## Set problem
Copy each line below in which the string "joints" occurs.
-- Start --
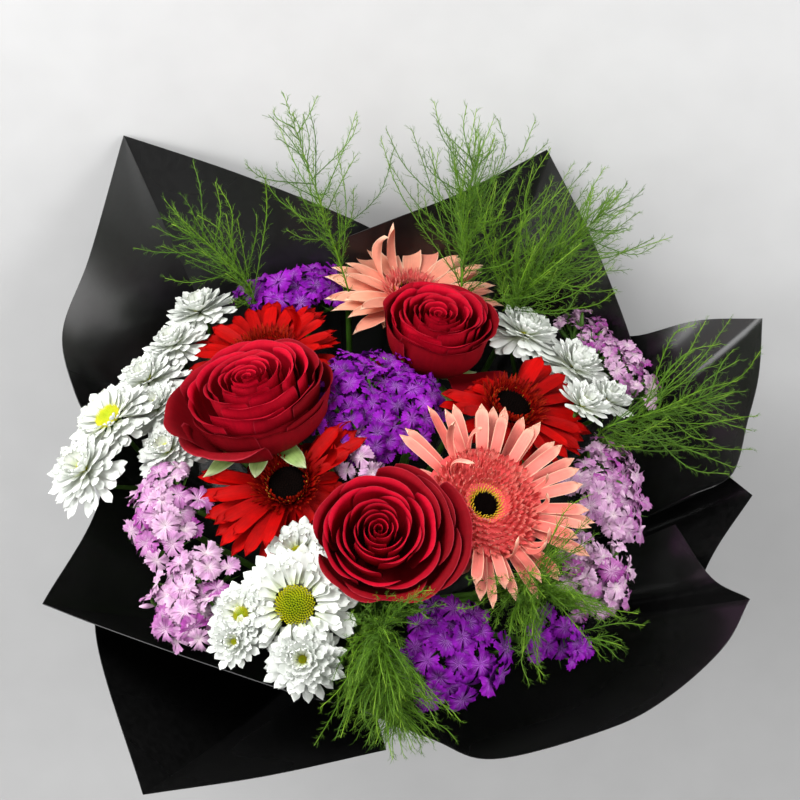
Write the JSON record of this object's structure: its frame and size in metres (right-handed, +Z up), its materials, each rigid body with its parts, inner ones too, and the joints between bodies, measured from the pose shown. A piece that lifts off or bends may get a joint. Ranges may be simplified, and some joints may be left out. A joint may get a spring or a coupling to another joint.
{
  "type": "wrapped mixed flower bouquet",
  "caption": "Round hand-tied bouquet of roses, gerberas, white daisies, sweet williams and fine fern in a pointed black film wrapper, lying on its back.",
  "frame": {"origin": "middle of the object's footprint, on the surface that it lies on", "axes": "+Z up; the flowers face -Y and up, and the cut stems are at +Y"},
  "size_m": [0.4514, 0.5048, 0.3932],
  "materials": {
    "film": "black satin film",
    "ribbon": "black satin ribbon",
    "twine": "natural twine",
    "rose": "velvety red petal",
    "gerbera_red": "matt red petal",
    "gerbera_coral": "matt coral petal",
    "gerbera_peach": "matt peach petal",
    "gerbera_disc": "near-black florets",
    "daisy": "matt white petal with a yellow-green middle",
    "pink_purple": "matt purple petal",
    "pink_lilac": "matt lilac petal",
    "stem": "fresh green stem",
    "fern": "fresh green needles"
  },
  "bodies": {
    "root": {"wrap_back_right": "film", "wrap_back_left": "film", "wrap_front_left_inner": "film", "wrap_front_left_outer": "film", "wrap_front_right": "film", "wrap_right_corner": "film", "wrap_right_curled": "film", "stem_tie": "twine", "wrap_ribbon": "ribbon", "rose_left": "rose", "rose_upper": "rose", "rose_front": "rose", "rose_left_stem": "stem", "rose_upper_stem": "stem", "rose_front_stem": "stem", "coral_gerbera_front_rays": "gerbera_coral", "coral_gerbera_front_disc": "gerbera_disc", "coral_gerbera_front_stem": "stem", "red_gerbera_right_rays": "gerbera_red", "red_gerbera_right_disc": "gerbera_disc", "red_gerbera_right_stem": "stem", "red_gerbera_front_rays": "gerbera_red", "red_gerbera_front_disc": "gerbera_disc", "red_gerbera_front_stem": "stem", "red_gerbera_back_rays": "gerbera_red", "red_gerbera_back_disc": "gerbera_disc", "red_gerbera_back_stem": "stem", "coral_gerbera_back_rays": "gerbera_peach", "coral_gerbera_back_disc": "gerbera_disc", "coral_gerbera_back_stem": "stem", "daisies_left_top": "daisy", "daisies_left": "daisy", "daisies_front": "daisy", "daisies_right": "daisy", "purple_pinks_middle": "pink_purple", "purple_pinks_back": "pink_purple", "purple_pinks_front": "pink_purple", "purple_pinks_low_right": "pink_purple", "lilac_pinks_left": "pink_lilac", "lilac_pinks_front_left": "pink_lilac", "lilac_pinks_middle": "pink_lilac", "lilac_pinks_right": "pink_lilac", "lilac_pinks_low_right": "pink_lilac", "lilac_pinks_right_top": "pink_lilac", "fern_back_left": "fern", "fern_back_middle": "fern", "fern_back_right": "fern", "fern_back_far_right": "fern", "fern_right": "fern", "fern_front_right": "fern", "fern_front": "fern"}
  },
  "joints": []
}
-- End --
## Complete output
Write the JSON record of this object's structure: its frame and size in metres (right-handed, +Z up), its materials, each rigid body with its parts, inner ones too, and the joints between bodies, measured from the pose shown. A piece that lifts off or bends may get a joint. Ranges may be simplified, and some joints may be left out. A joint may get a spring or a coupling to another joint.
  "joints": []